Secrecy accomplishes a couple of objectives: It helps distance a top city hall official (Jannarone) and a long-controversial political crony (Skinner) from a questionable transaction. It also permits a scapegoating of folks less involved in this mess—people like Deputy Fire Chief Ronald Gill, who visited Sosúa to train officials there on the equipment, and Robin Booth, an Office of Contracting and Procurement official who helped prepare the equipment for transfer. And that goes for Ron Moten, who Walker calls a “pawn.”

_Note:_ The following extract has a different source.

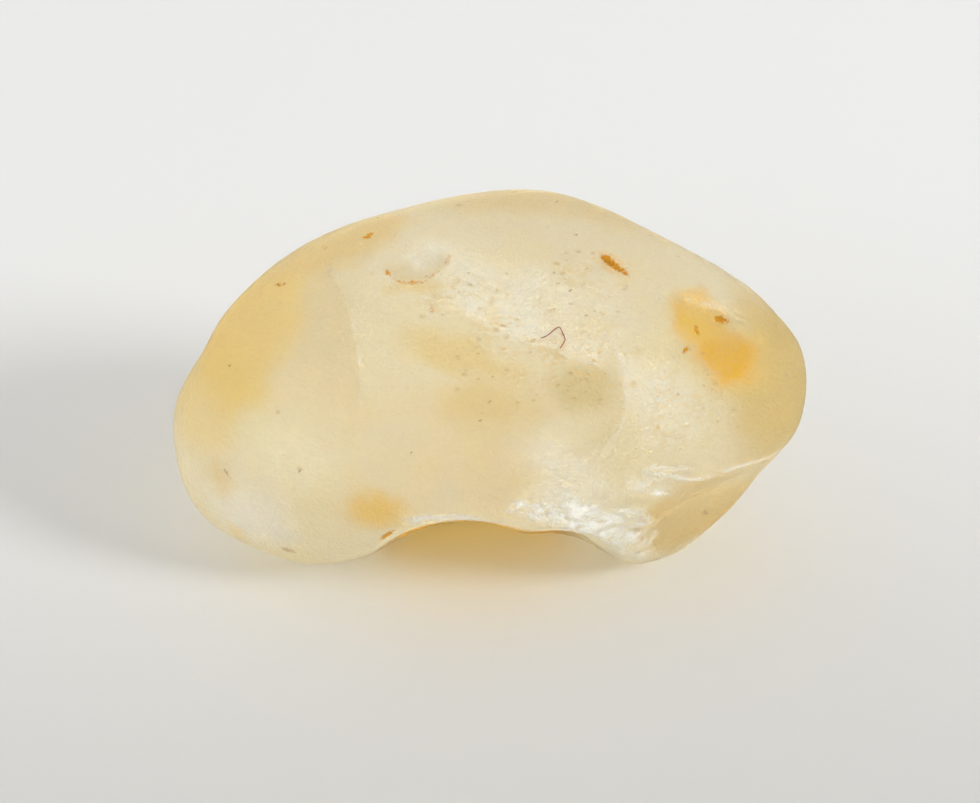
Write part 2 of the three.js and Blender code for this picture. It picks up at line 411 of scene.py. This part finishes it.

Walker is mystified why those folks have taken much of the heat: “Moten, if he had anything to do with it, it was on the tail end. Booth, if she had anything to do with it, she was following orders. Gill, if he had anything to do with it, it was because someone said, we need you to do A, B, and C. Those three people did not initiate nothing. They’re the ones hung out to dry.”
According to a council source, both Jannarone and Skinner are likely to be deposed in connection with their investigation in the coming weeks. Those depositions, as well as those taken last week from Booth and Gill, will remain sealed until the council committees doing the investigation vote to release them. That will likely happen when the council’s final report is made, likely shortly after legislators return from their summer recess.
For all the drama, Walker still wants to give those rigs away. And he wouldn’t mind doing it with Moten.
“My main concern and hope that will come out of this is that hopefully Peaceoholics and I can work together to try to get this fire truck down there, to take kids down there, and continue doing what it is we started doing in the first place,” he says.